-- Start of Exercise material --

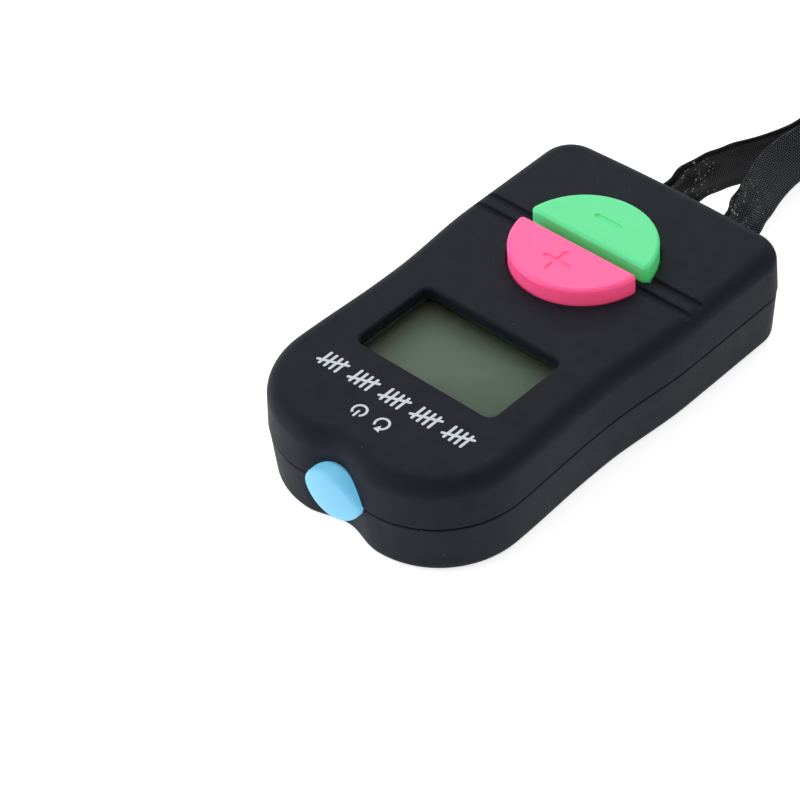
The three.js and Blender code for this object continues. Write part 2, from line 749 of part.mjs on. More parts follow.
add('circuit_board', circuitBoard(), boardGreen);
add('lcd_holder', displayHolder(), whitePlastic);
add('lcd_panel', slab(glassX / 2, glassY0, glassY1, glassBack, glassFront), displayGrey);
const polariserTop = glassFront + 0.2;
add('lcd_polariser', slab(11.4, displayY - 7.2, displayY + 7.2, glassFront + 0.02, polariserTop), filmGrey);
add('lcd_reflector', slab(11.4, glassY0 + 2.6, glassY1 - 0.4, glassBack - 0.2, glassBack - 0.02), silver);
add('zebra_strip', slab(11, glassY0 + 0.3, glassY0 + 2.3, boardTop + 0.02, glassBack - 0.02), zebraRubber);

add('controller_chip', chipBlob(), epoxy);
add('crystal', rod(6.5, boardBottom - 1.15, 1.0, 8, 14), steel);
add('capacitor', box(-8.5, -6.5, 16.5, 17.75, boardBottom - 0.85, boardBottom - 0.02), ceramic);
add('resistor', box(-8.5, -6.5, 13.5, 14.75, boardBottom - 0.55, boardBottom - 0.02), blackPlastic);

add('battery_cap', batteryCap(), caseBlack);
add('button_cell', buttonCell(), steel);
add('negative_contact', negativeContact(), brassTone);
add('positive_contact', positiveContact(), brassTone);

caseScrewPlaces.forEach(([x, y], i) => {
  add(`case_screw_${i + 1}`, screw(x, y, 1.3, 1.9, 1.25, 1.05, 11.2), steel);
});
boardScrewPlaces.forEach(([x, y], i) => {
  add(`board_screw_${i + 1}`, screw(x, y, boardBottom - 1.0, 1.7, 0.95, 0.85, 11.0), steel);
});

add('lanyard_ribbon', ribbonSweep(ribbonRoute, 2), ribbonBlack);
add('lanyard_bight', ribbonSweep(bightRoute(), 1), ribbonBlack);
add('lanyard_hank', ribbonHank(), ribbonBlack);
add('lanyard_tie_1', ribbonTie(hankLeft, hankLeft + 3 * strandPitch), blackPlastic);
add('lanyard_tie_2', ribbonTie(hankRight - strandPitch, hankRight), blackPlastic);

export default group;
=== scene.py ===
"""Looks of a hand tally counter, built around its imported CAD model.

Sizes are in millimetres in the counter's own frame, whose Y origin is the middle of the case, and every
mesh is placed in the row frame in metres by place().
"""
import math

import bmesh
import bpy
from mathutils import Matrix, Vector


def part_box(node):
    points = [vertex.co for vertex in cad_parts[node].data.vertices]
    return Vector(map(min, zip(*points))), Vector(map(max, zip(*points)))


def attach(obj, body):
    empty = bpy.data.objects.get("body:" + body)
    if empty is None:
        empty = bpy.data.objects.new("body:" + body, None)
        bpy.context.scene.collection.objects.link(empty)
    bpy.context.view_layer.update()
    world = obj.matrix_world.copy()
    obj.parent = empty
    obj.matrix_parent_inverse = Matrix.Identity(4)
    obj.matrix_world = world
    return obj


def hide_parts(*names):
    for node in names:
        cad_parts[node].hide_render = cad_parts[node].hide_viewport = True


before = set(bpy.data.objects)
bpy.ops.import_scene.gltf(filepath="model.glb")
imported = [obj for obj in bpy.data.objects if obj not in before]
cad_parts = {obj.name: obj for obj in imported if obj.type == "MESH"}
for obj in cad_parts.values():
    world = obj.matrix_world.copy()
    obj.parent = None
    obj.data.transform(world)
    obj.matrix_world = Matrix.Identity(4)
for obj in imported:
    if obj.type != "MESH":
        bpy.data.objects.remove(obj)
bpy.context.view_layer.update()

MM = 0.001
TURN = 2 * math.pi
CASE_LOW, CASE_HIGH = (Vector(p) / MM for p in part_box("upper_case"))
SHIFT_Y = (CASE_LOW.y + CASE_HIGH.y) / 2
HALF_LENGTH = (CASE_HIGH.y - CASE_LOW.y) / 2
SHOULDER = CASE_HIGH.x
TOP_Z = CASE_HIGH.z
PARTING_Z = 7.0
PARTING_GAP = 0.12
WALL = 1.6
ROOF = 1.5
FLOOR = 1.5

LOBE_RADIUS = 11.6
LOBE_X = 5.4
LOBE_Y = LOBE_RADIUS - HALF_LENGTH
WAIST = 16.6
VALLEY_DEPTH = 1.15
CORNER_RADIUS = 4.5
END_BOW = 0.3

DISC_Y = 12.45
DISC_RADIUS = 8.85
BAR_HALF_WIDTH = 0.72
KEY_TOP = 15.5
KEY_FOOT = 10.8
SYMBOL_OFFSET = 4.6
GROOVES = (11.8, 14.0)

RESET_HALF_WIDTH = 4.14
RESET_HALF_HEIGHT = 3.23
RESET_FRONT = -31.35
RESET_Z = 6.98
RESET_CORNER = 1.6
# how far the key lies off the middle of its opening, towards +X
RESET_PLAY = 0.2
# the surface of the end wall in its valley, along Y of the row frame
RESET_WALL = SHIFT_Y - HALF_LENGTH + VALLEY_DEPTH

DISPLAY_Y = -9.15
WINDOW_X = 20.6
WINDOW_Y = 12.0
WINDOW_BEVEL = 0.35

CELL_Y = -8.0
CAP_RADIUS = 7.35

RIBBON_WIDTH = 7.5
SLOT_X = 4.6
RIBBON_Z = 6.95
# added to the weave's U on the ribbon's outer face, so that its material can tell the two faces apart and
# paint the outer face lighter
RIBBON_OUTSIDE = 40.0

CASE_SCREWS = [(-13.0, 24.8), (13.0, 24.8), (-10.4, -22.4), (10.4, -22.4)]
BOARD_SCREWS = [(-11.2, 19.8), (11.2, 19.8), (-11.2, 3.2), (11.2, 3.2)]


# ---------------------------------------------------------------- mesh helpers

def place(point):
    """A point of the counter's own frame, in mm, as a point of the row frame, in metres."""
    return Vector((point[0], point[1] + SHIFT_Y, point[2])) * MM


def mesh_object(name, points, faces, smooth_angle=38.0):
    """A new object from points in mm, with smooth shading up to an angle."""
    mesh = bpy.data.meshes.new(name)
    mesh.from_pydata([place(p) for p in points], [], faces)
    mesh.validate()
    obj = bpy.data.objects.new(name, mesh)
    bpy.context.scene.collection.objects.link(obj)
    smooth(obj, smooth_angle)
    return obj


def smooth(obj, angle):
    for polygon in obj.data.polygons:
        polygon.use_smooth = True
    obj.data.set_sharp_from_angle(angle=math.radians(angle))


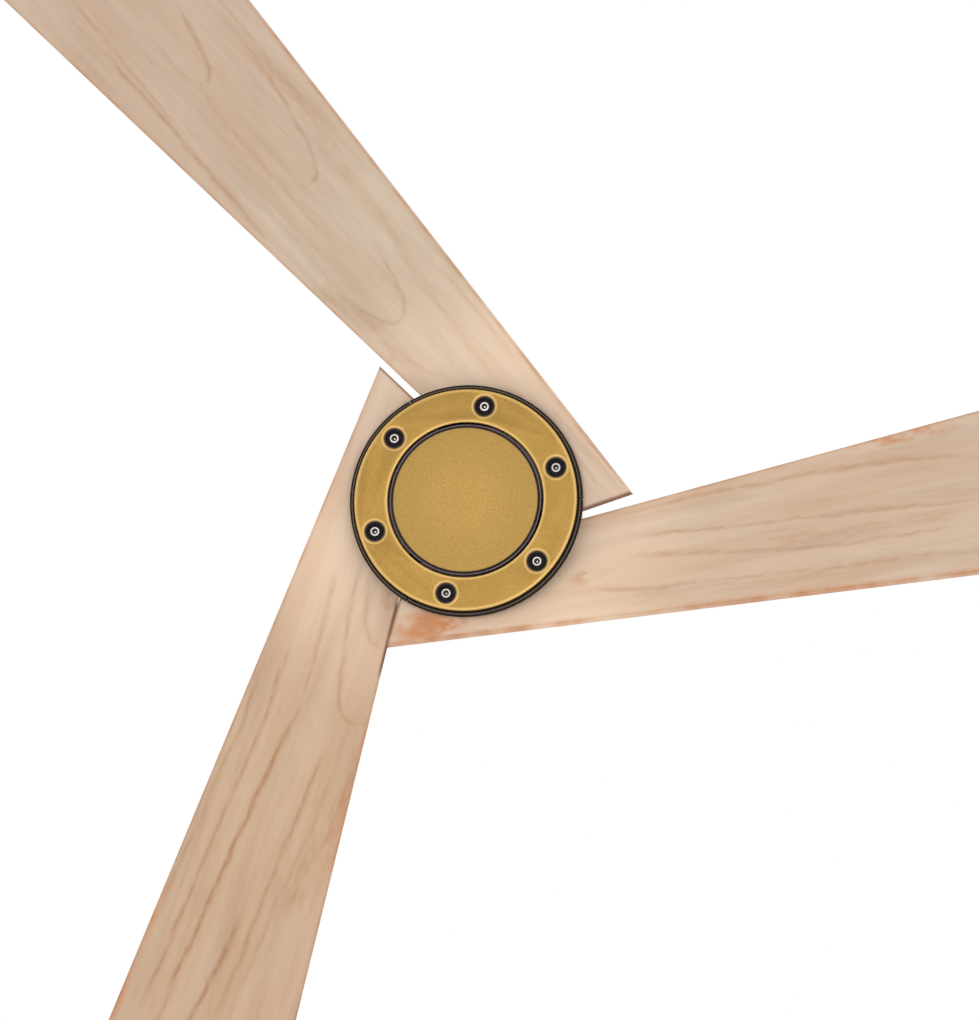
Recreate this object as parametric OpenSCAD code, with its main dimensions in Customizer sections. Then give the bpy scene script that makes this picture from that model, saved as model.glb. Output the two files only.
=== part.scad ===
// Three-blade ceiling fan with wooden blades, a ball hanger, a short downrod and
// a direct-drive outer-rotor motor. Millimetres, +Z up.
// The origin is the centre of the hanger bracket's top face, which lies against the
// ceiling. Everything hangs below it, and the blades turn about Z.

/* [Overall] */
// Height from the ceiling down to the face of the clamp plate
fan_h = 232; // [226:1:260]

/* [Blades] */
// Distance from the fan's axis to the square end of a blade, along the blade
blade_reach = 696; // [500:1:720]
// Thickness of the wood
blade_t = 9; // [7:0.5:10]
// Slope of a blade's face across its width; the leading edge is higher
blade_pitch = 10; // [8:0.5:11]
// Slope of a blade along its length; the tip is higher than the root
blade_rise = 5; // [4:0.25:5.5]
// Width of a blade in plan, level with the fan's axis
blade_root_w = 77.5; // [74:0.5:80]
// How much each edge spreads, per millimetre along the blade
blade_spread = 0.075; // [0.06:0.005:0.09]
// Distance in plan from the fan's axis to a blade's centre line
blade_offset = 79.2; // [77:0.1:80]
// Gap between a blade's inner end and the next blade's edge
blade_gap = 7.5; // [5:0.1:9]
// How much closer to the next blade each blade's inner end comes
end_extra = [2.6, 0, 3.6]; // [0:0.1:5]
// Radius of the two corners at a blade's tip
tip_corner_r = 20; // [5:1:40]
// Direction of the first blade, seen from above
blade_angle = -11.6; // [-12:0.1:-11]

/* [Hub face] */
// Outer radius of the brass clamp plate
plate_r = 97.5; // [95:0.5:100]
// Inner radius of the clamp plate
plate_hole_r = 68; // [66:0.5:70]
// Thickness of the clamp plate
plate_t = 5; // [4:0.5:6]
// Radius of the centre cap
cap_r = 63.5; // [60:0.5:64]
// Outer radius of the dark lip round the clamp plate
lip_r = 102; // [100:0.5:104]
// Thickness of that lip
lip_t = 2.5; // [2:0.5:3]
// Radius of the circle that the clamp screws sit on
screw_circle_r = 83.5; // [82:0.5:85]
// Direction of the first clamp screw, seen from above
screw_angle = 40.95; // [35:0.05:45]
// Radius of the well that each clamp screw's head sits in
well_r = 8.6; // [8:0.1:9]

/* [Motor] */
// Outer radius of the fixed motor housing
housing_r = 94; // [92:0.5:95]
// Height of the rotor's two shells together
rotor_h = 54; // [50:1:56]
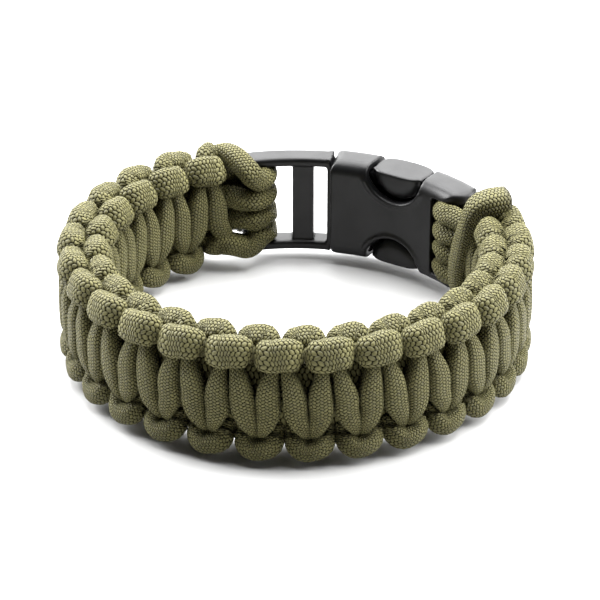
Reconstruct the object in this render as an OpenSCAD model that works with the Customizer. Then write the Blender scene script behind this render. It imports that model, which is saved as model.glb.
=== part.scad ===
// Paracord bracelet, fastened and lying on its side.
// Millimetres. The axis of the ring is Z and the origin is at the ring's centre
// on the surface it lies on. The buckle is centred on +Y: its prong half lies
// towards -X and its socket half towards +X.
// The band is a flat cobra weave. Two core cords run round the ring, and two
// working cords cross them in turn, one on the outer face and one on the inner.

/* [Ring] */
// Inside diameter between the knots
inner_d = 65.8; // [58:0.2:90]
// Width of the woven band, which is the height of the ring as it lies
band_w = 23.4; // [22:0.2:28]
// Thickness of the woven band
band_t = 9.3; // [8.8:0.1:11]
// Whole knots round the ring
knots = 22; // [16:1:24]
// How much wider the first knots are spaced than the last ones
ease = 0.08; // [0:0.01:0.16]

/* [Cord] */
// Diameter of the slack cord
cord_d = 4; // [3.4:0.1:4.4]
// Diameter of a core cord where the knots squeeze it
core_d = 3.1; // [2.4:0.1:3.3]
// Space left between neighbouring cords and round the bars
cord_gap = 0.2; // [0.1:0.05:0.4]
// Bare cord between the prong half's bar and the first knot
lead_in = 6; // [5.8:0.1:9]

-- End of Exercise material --

**Task prompt**
Your task is to give again the lines from the one containing "caseScrewPlaces.forEach(([x, y], i)" to the one containing "bpy.data.objects.remove(obj)", both lines included, exactly and without anything added.

**Exercise response**
caseScrewPlaces.forEach(([x, y], i) => {
  add(`case_screw_${i + 1}`, screw(x, y, 1.3, 1.9, 1.25, 1.05, 11.2), steel);
});
boardScrewPlaces.forEach(([x, y], i) => {
  add(`board_screw_${i + 1}`, screw(x, y, boardBottom - 1.0, 1.7, 0.95, 0.85, 11.0), steel);
});

add('lanyard_ribbon', ribbonSweep(ribbonRoute, 2), ribbonBlack);
add('lanyard_bight', ribbonSweep(bightRoute(), 1), ribbonBlack);
add('lanyard_hank', ribbonHank(), ribbonBlack);
add('lanyard_tie_1', ribbonTie(hankLeft, hankLeft + 3 * strandPitch), blackPlastic);
add('lanyard_tie_2', ribbonTie(hankRight - strandPitch, hankRight), blackPlastic);

export default group;
=== scene.py ===
"""Looks of a hand tally counter, built around its imported CAD model.

Sizes are in millimetres in the counter's own frame, whose Y origin is the middle of the case, and every
mesh is placed in the row frame in metres by place().
"""
import math

import bmesh
import bpy
from mathutils import Matrix, Vector


def part_box(node):
    points = [vertex.co for vertex in cad_parts[node].data.vertices]
    return Vector(map(min, zip(*points))), Vector(map(max, zip(*points)))


def attach(obj, body):
    empty = bpy.data.objects.get("body:" + body)
    if empty is None:
        empty = bpy.data.objects.new("body:" + body, None)
        bpy.context.scene.collection.objects.link(empty)
    bpy.context.view_layer.update()
    world = obj.matrix_world.copy()
    obj.parent = empty
    obj.matrix_parent_inverse = Matrix.Identity(4)
    obj.matrix_world = world
    return obj


def hide_parts(*names):
    for node in names:
        cad_parts[node].hide_render = cad_parts[node].hide_viewport = True


before = set(bpy.data.objects)
bpy.ops.import_scene.gltf(filepath="model.glb")
imported = [obj for obj in bpy.data.objects if obj not in before]
cad_parts = {obj.name: obj for obj in imported if obj.type == "MESH"}
for obj in cad_parts.values():
    world = obj.matrix_world.copy()
    obj.parent = None
    obj.data.transform(world)
    obj.matrix_world = Matrix.Identity(4)
for obj in imported:
    if obj.type != "MESH":
        bpy.data.objects.remove(obj)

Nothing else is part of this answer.